What is needed is an exact copy of the lines from the line containing "socket_b = mirror(socket_a, about=mirror_plane)" to the line containing "from mathutils import", both lines included, and nothing else.

── Supplied data ──

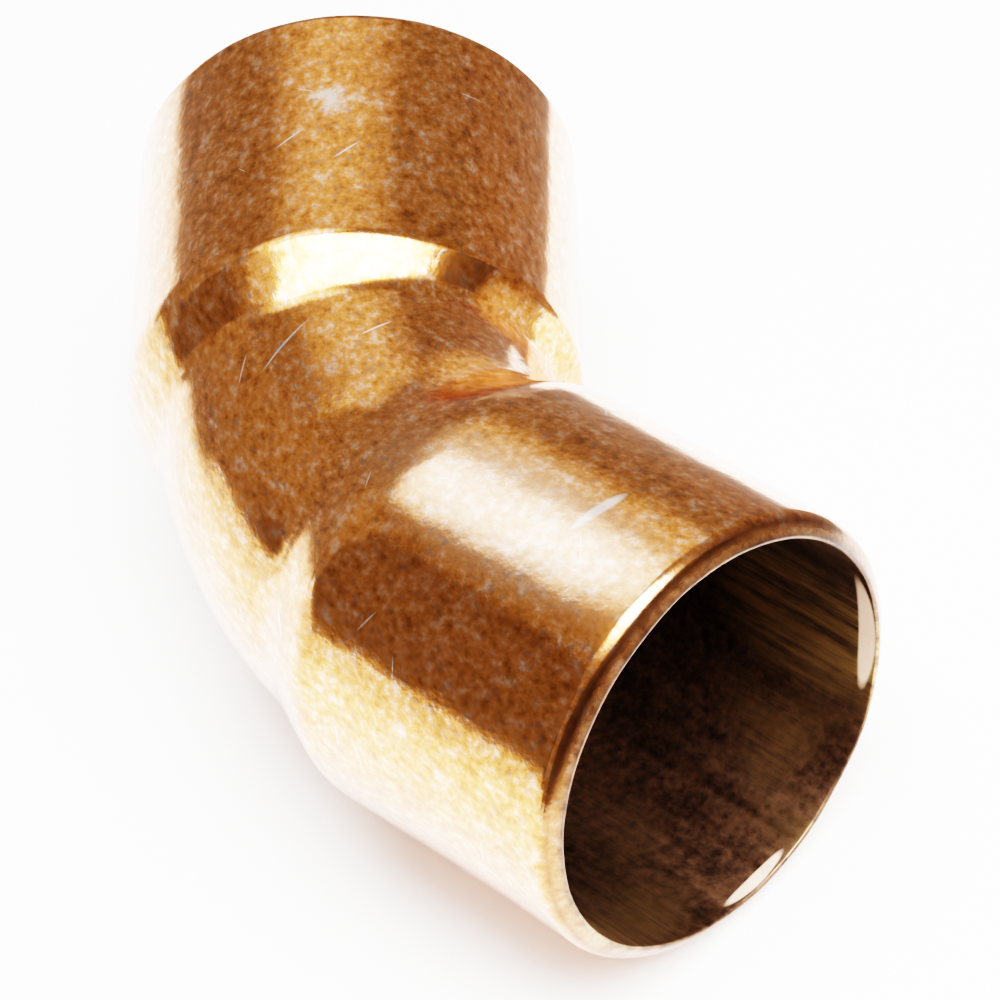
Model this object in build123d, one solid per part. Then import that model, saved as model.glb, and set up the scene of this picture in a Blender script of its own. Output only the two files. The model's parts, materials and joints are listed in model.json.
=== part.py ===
"""Wrot copper 45 degree elbow with a solder socket at each end, for 1/2 in nominal tube.

The real fitting is one piece of drawn copper tube. It is bent in the middle, and each end is
expanded into a socket that a tube slides into until it meets the shoulder. All sizes are mm.

Frame: the origin is the middle of socket A's mouth and +X runs into that socket. The bend lies
in the XY plane and turns towards +Y. +Z is square to the bend, so the fitting lies on its side.
"""

import os
from math import cos, radians, sin, sqrt, tan

from build123d import *

# Solder sockets
SOCKET_BORE_DIAMETER = 15.98    # takes 15.875 mm tube with a capillary gap for the solder
SOCKET_LENGTH = 12.45           # the straight part, from the mouth to where the shoulder starts
WALL = 0.82                     # the same all over, because the fitting is formed from one tube
MOUTH_OUTER_ROUND = 0.68        # the tumbled outer edge of the mouth
MOUTH_INNER_ROUND = 0.09        # the broken inner edge of the mouth

# Bend, which starts close behind each socket
BEND_ANGLE = 45.0
CENTRE_TO_MOUTH = 19.3          # from the crossing of the two axes to either mouth
BEND_RADIUS = 16.5              # of the middle line
NECK_DIAMETER = 15.5            # outside, between the two shoulders

# Shoulder, a cone between two tangent arcs that takes the socket down to the neck
SHOULDER_ANGLE = 27.0
SHOULDER_CREST_RADIUS = 1.3     # outside, where the socket turns in
SHOULDER_FOOT_RADIUS = 2.15     # outside, where the cone turns back to the neck
SECTIONS_IN_SHOULDER = 9        # circles that the bent shoulder is drawn through
SECTIONS_IN_NECK = 5

# Worked out from the sizes above
BORE_RADIUS = SOCKET_BORE_DIAMETER / 2
SOCKET_RADIUS = BORE_RADIUS + WALL
NECK_RADIUS = NECK_DIAMETER / 2
STRAIGHT_LENGTH = CENTRE_TO_MOUTH - BEND_RADIUS * tan(radians(BEND_ANGLE / 2))
PATH_LENGTH = 2 * STRAIGHT_LENGTH + BEND_RADIUS * radians(BEND_ANGLE)


def shoulder_drop(distance, crest_radius, foot_radius):
    """How far in the wall has come at a distance past the socket: crest arc, cone, foot arc."""
    angle = radians(SHOULDER_ANGLE)
    crest_length, crest_drop = crest_radius * sin(angle), crest_radius * (1 - cos(angle))
    foot_length, foot_drop = foot_radius * sin(angle), foot_radius * (1 - cos(angle))
    drop = SOCKET_RADIUS - NECK_RADIUS
    length = crest_length + foot_length + (drop - crest_drop - foot_drop) / tan(angle)
    if distance < crest_length:
        return crest_radius - sqrt(crest_radius**2 - distance**2)
    if distance < length - foot_length:
        return crest_drop + (distance - crest_length) * tan(angle)
    if distance < length:
        return drop - foot_radius + sqrt(foot_radius**2 - (length - distance) ** 2)
    return drop


def shoulder_length():
    """From the end of the straight socket to where the neck is plain tube again."""
    angle = radians(SHOULDER_ANGLE)
    radii = SHOULDER_CREST_RADIUS + SHOULDER_FOOT_RADIUS
    cone_drop = SOCKET_RADIUS - NECK_RADIUS - radii * (1 - cos(angle))
    return radii * sin(angle) + cone_drop / tan(angle)


def section_plane(station):
    """The plane square to the middle line at a distance along it from socket A's mouth."""
    if station <= STRAIGHT_LENGTH:
        return Plane(origin=(station, 0, 0), x_dir=(0, 0, 1), z_dir=(1, 0, 0))
    turned = min((station - STRAIGHT_LENGTH) / BEND_RADIUS, radians(BEND_ANGLE))
    beyond = max(station - STRAIGHT_LENGTH - BEND_RADIUS * radians(BEND_ANGLE), 0)
    x = STRAIGHT_LENGTH + BEND_RADIUS * sin(turned) + beyond * cos(turned)
    y = BEND_RADIUS * (1 - cos(turned)) + beyond * sin(turned)
    return Plane(origin=(x, y, 0), x_dir=(0, 0, 1), z_dir=(cos(turned), sin(turned), 0))


def middle_solid(socket_radius, crest_radius, foot_radius):
    """Both shoulders and the bent neck, as one skin through circles square to the middle line."""
    first, last = SOCKET_LENGTH, PATH_LENGTH - SOCKET_LENGTH
    length = shoulder_length()
    shoulder = [length * i / SECTIONS_IN_SHOULDER for i in range(SECTIONS_IN_SHOULDER + 1)]
    neck_length = last - first - 2 * length
    neck = [length + neck_length * i / SECTIONS_IN_NECK for i in range(1, SECTIONS_IN_NECK)]
    offsets = shoulder + neck + [last - first - offset for offset in reversed(shoulder)]
    circles = []
    for offset in offsets:
        nearest = min(offset, last - first - offset)
        radius = socket_radius - shoulder_drop(nearest, crest_radius, foot_radius)
        circles.append(section_plane(first + offset) * Circle(radius))
    return loft(circles)


def socket_ring():
    """Socket A's straight wall with its rounded mouth, about the X axis."""
    ring = Plane.YZ * (Circle(SOCKET_RADIUS) - Circle(BORE_RADIUS))
    ring = extrude(ring, SOCKET_LENGTH)
    mouth_edges = ring.edges().filter_by(GeomType.CIRCLE).group_by(Axis.X)[0].sort_by(SortBy.RADIUS)
    ring = fillet(mouth_edges[-1], MOUTH_OUTER_ROUND)
    mouth_edges = ring.edges().filter_by(GeomType.CIRCLE).group_by(Axis.X)[0].sort_by(SortBy.RADIUS)
    return fillet(mouth_edges[0], MOUTH_INNER_ROUND)


def elbow_solid():
    """Both sockets and the bent middle as the one formed piece that they are."""
    outside = middle_solid(SOCKET_RADIUS, SHOULDER_CREST_RADIUS, SHOULDER_FOOT_RADIUS)
    inside = middle_solid(BORE_RADIUS, SHOULDER_CREST_RADIUS - WALL, SHOULDER_FOOT_RADIUS + WALL)
    socket_a = socket_ring()
    half_turn = radians(BEND_ANGLE / 2)
    mirror_plane = Plane(
        origin=section_plane(PATH_LENGTH / 2).origin, z_dir=(cos(half_turn), sin(half_turn), 0)
    )
    socket_b = mirror(socket_a, about=mirror_plane)
    return socket_a + (outside - inside) + socket_b


os.makedirs("parts", exist_ok=True)
elbow = elbow_solid()
elbow.label = "elbow_body"
export_step(elbow, "parts/elbow_body.step")
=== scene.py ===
"""Looks of the wrot copper elbow: its formed skin, its tarnished metal, the studio and the camera.

Lengths are in metres, in the CAD frame, except on the straightened tube that the material reads,
which is in millimetres.
"""

import json
from math import atan2, cos, pi, radians, sin, tan

import bpy
import numpy as np
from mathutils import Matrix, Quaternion, Vector


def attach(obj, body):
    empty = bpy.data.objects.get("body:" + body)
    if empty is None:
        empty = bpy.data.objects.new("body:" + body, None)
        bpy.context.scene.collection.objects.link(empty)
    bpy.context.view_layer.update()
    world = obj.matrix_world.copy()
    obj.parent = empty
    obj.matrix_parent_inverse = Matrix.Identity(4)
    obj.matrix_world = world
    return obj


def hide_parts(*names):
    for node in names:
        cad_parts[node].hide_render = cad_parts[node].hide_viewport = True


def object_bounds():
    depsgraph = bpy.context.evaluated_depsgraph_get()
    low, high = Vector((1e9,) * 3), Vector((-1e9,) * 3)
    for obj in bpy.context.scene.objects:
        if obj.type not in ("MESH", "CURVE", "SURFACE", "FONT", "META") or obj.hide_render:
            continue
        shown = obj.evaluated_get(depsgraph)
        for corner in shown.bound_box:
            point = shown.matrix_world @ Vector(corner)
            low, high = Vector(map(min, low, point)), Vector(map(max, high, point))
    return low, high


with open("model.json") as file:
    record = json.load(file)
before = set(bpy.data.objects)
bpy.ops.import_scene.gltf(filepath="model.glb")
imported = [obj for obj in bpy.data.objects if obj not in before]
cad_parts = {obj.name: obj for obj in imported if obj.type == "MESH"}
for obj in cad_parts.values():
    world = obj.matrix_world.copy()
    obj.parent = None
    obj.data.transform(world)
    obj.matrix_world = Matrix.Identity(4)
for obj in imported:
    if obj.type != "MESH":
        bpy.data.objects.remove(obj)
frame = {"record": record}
cad_low, cad_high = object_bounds()

MM = 0.001

# ---------------------------------------------------------------- sizes, read from the frame
mounts = {mount["name"]: mount for mount in frame["record"]["mounts"]}
mouth_b = mounts["socket_b"]["pos_m"]
BEND = atan2(mounts["socket_b"]["axis"][1], mounts["socket_b"]["axis"][0])
CENTRE_TO_MOUTH = mouth_b[1] / sin(BEND)
BORE_RADIUS = mounts["socket_a"]["dims"]["r_mm"] * MM
SOCKET_RADIUS = (cad_high.z - cad_low.z) / 2
SOCKET_LENGTH = mounts["socket_a"]["dims"]["length_mm"] * MM
WALL = SOCKET_RADIUS - BORE_RADIUS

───

Written reply.
    socket_b = mirror(socket_a, about=mirror_plane)
    return socket_a + (outside - inside) + socket_b


os.makedirs("parts", exist_ok=True)
elbow = elbow_solid()
elbow.label = "elbow_body"
export_step(elbow, "parts/elbow_body.step")
=== scene.py ===
"""Looks of the wrot copper elbow: its formed skin, its tarnished metal, the studio and the camera.

Lengths are in metres, in the CAD frame, except on the straightened tube that the material reads,
which is in millimetres.
"""

import json
from math import atan2, cos, pi, radians, sin, tan

import bpy
import numpy as np
from mathutils import Matrix, Quaternion, Vector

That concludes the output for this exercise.